Tuesday, February 14, 2012

Day 34 -- I'm Reed Fish


Released: June 1st, 2007

Starring: Jay Baruchel, Alexis Bledel, Schuyler Fisk, DJ Qualls, A.J. Cook, Sherri Appleby , Katie Sagal

Writer/Director: Reed Fish/Zackary Adler

Description: Reed Fish's life turns into chaos when a high school crush returns to Mud Meadows on the eve of his marriage to the small town's sweetheart.

[Review may contain spoilers. Please watch movie before reading, unless you don't care. Most of these films have already been released for a while, so they should be readily available.]

***

Happy Valentine's Day, everyone! This is usually a holiday I try to forget since I don't have anyone to share it with, but as the day grew closer, I realized that I needed to find a romantic movie to watch for this project. As I scrolled through my queue, I realized that there were plenty of choices but only one that both intrigued me and I hadn't seen before. The coming-of-age story, "I'm Reed Fish".

The movie first stood out because Alexis Bledel was one of my high school fantasy women, so I stopped on the movie as soon as I saw the cover. But I was pleased to find quite a few actors and actress that I enjoyed in the film. This only heighten my excitement prior to viewing, but that all dissipated somewhere between the quarter-mark and the half-way point of the movie.
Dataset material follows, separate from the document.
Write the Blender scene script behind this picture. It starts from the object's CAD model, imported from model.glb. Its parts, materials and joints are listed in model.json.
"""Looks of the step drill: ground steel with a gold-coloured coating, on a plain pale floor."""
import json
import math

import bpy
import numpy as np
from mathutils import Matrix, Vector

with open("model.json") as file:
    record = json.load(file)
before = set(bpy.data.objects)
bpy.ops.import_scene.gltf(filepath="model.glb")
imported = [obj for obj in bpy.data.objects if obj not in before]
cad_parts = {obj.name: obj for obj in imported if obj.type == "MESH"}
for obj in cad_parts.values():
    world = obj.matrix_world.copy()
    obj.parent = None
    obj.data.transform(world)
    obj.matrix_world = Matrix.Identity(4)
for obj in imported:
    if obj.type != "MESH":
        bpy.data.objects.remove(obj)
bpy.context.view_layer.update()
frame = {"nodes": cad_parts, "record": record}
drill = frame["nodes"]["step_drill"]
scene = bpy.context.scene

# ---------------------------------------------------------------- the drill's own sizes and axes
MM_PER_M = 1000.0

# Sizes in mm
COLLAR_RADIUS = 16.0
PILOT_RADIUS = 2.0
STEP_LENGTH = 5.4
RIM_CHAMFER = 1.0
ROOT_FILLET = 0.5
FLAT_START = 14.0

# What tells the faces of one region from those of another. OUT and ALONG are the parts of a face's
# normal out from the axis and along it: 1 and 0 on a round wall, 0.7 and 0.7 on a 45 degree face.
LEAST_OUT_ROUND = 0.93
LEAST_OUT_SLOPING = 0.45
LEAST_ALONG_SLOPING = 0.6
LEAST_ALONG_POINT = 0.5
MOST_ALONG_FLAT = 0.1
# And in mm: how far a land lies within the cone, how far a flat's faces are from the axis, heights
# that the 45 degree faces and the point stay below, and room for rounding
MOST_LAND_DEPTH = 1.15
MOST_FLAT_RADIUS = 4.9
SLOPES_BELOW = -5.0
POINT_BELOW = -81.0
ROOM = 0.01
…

This is the moment where they reveled that it was a film within a film, and also where it lost me. It was an interesting way to tell the story, but also left feeling completely uninterested the story of the "film". As I sat through the rest of what we already knew was not the actual story, I kept hoping that it would pay off in the end. But, alas, it didn't.
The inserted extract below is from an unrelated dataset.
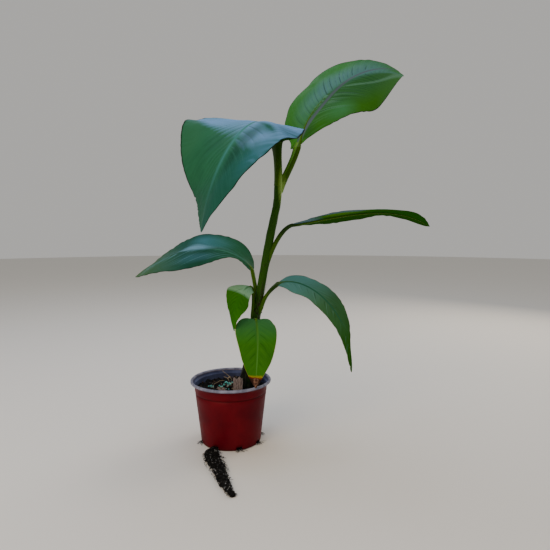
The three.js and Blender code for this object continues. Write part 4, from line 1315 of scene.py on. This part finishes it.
PATCHES = {  # which patch, its row and reach, and how far it spreads along both
    "low_left": [(0, 0.05, -2.5, 0.45, 6)],
    # mid_left's patches mark where sky reflection and sheen are painted
    "mid_left": [(0, 0.48, -0.55, 0.16, 0.28), (1, 0.52, 0.18, 0.13, 0.28), (2, 0.4, 0.6, 0.13, 0.35)],
    "top_right": [(0, 0.42, 0.7, 0.12, 0.35), (1, 0.18, 0.6, 0.1, 0.6), (2, 0.74, -0.55, 0.13, 0.5)],
    # mid_right's second and third patches mark where a blue sky reflection is painted
    "mid_right": [(0, 0.4, 0.5, 0.2, 0.45), (1, 0.12, 0.5, 0.15, 1.2), (2, 0.3, 1.1, 0.2, 0.4),
                  (2, 0.48, 1.0, 0.12, 0.75)],
    # top_left's third patch marks where a sheen is painted
    "top_left": [(0, 0.52, -0.25, 0.09, 0.14), (0, 0.66, -0.32, 0.1, 0.16), (1, 0.12, 0.85, 0.14, 0.4),
                 (1, 0.46, 0.95, 0.1, 0.3), (2, 0.6, -0.85, 0.12, 0.25)],
}
FOLDS = {  # half, row at the midrib and at the margin, width in rows, height
    "top_left": [(0, 0.36, 0.53, 0.035, 5), (0, 0.27, 0.42, 0.035, -4)],
}


# Pieces

piece("pot_wall", pot_shape(), pot_plastic(), ["pot"])

mix_stops = [(0.0, "#040506"), (0.4, "#0c0e12"), (0.68, "#222124"), (0.87, "#4a423c"), (0.99, "#968e86")]
potting_mix = crumbly("damp_potting_mix", mix_stops, 0.88, 0.0008, 2.38)
piece("soil_body", soil_shape(), potting_mix, ["soil"])
piece("soil_crumbs", crumb_shape(), potting_mix, smooth=False)
litter_stops = [(0.0, "#120d0a"), (0.45, "#2b2018"), (0.8, "#4a3a2e"), (1.0, "#8a7a66")]
litter = crumbly("dry_bark_litter", litter_stops, 0.85, 0.0006, 2)
piece("bark_litter", flake_shape(), litter, smooth=False)
piece("feed_beads", bead_shape(), bead_resin())
straw = bark("dry_straw", "#66563f", "#93836c", "#3a2c20")
piece("dry_straws", straw_shape(), straw)
chip_bark = bark("weathered_pine_bark", "#4c4040", "#a09090", "#1a120c")
for name, (node, measures) in CHIPS.items():
    piece(name, chip_shape(**measures), chip_bark, [node])

root_stops = [(0.0, "#040404"), (0.45, "#121110"), (0.75, "#2e2a27"), (0.97, "#a6a6a8")]
root_skin = crumbly("wet_root_mat", root_stops, 0.8, 0.0006, 1.67)
piece("root_mat", root_core_shape(), root_skin, ["trailing_roots"])
piece("root_fibres", root_fibre_shape(), root_skin)
piece("root_tufts", root_tuft_shape(), root_skin)
piece("root_grit", root_grit_shape(), root_skin, smooth=False)

sheath_skin = stalk_tissue("leaf_sheath_tissue", "#030302", "#244c02", "#4a8010", 0.2, 0.12, 0.3)
piece("sheath_bundle", stem_shape(), sheath_skin, ["stem"])
dry_sheath = bark("dry_sheath_fibre", "#1c120a", "#44301e", "#1a120c")
piece("dry_sheath_strips", dry_strip_shape(), dry_sheath)

stalk_skin = stalk_tissue("leaf_stalk_tissue", "#1c3c04", "#385a02", "#6aa024", 0.2, 0.1, 0.1)
for order, (name, leaf) in enumerate(LEAVES.items()):
    skin = leaf_tissue(f"leaf_cuticle_{name}", **LEAF_LOOKS[name])
    ends = ("_inner", "_outer") if name in SPLIT_LEAVES else ("",)
    blade = blade_shape(leaf, 100 + 10 * order, nicks=NICKS.get(name, ()), folds=FOLDS.get(name, ()),
                        patches=PATCHES.get(name, ()), **VEINS[name])
    piece(f"leaf_blade_{name}", blade, skin, [f"blade_{name}{end}" for end in ends])
    piece(f"leaf_stalk_{name}", stalk_shape(leaf), stalk_skin, [f"stalk_{name}"])


# Stage


def floor():
    """A round flat floor, with its rings closer together near the middle."""
    rings, sides = 12, 96
    radius = np.linspace(0.02, 1, rings)[:, None] ** 2 * FLOOR_RADIUS
    points = around(radius, circle(sides), 0).reshape(-1, 3)
    mesh = bpy.data.meshes.new("studio_floor")
    mesh.from_pydata(points, [], grid_faces(rings, sides, ring=True).tolist() + [list(range(sides))])
    obj = bpy.data.objects.new("studio_floor", mesh)
    bpy.context.scene.collection.objects.link(obj)
    # Matt paint, which gives the eye an even pale ground with no gloss
    matt_paint = material("matt_floor_paint")[0]
    mesh.materials.append(surfaced(matt_paint, {"Base Color": "#dcd9d3", "Roughness": 0.9}))


def soft_light(name, place, aim, size, power, tint):
    """A square softbox at place that faces aim."""
    lamp = bpy.data.lights.new(name, "AREA")
    lamp.size = size
    lamp.energy = power
    lamp.color = colour(tint)[:3]
    obj = bpy.data.objects.new(name, lamp)
    bpy.context.scene.collection.objects.link(obj)
    way = np.array(aim, float) - np.array(place, float)
    obj.location = place
    obj.rotation_euler = (math.atan2(math.hypot(way[0], way[1]), -way[2]), 0, math.atan2(-way[0], way[1]))


def studio():
    """The floor, an even pale sky and the softboxes."""
    floor()
    world = bpy.data.worlds.new("studio_air")
    world.use_nodes = True
    air = world.node_tree.nodes["Background"]
    air.inputs["Color"].default_value = colour("#e6e4e0")
    air.inputs["Strength"].default_value = SKY_STRENGTH
    bpy.context.scene.world = world
    for name, settings in SOFTBOXES.items():
        soft_light(name, *settings)


def camera():
    """A camera where the photograph was taken from, a little tipped down."""
    lens = bpy.data.cameras.new("photo_camera")
    lens.sensor_width = SENSOR_WIDTH
    lens.lens = FOCAL_LENGTH
    lens.clip_start = 0.02
    lens.clip_end = 50
    obj = bpy.data.objects.new("photo_camera", lens)
    obj.location = CAMERA_PLACE
    obj.rotation_euler = (math.radians(90 - CAMERA_DIP), 0, 0)
    bpy.context.scene.collection.objects.link(obj)
    bpy.context.scene.camera = obj


studio()
camera()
The ending of the "film" didn't help my opinion of the film. It actually an awful movie that the character Reed Fish (Baruchel) made. If only because it didn't really end, and it felt like the middle. After the "credits" roll, we are lead to believe that Reed ends up with Jill even though there is no explanation of how they reconciled or that they are even together. You don't know about them until the final few frames of the movie. It appeared that the writer Reed Fish was too interested in delivering the twist ending, right down to "real" Jill (Appleby) looking like "fake" Kate (Bledel). 

Despite the problem with the storytelling and ending(s?), the movie was well acted. Baruchel showed a knack of playing a leading man in a romantic comedy, and made Fish's wave of emotions over the last half of the film believable. Fisk is hit or miss as the wedge that comes between the town's fairytale relationship, but she does light up the screen in her two singing showcases. The movie would have been lost without the supporting performances by Katie Sagal and DJ Qualls to help create the environment of a quirky small town.

"I'm Reed Fish" has some major plot holes in it that get absolutely no explanation at all. In the "fake" movie, we are to believe that Fish has completely severed ties with both Kate and Jill, but after the movie premieres everyone seems cool. I don't know if the part of the film that explains this change of attitude was left on the cutting room floor, or if it was completely omitted in the script. Whether it was the writer, producer, or editor who made this mistake, all that matters is there a huge gap in the story that was never fulfilled for me. If Fish making a movie healed everything, then that's really narcissistic and I don't buy it.

Rating: 4.5/10 -- The half-point is because despite it problems, this film is better than "Killers". There is nothing that makes me dislike a movie more than incomplete writing. Hell, I'd take a throwaway line that explains a plot hole, but to have a couple look like there's no hope and then have them lay on a roof holding hands with no explanation of how they reconciled, is inexcusable. Maybe I missed it, but I don't think so.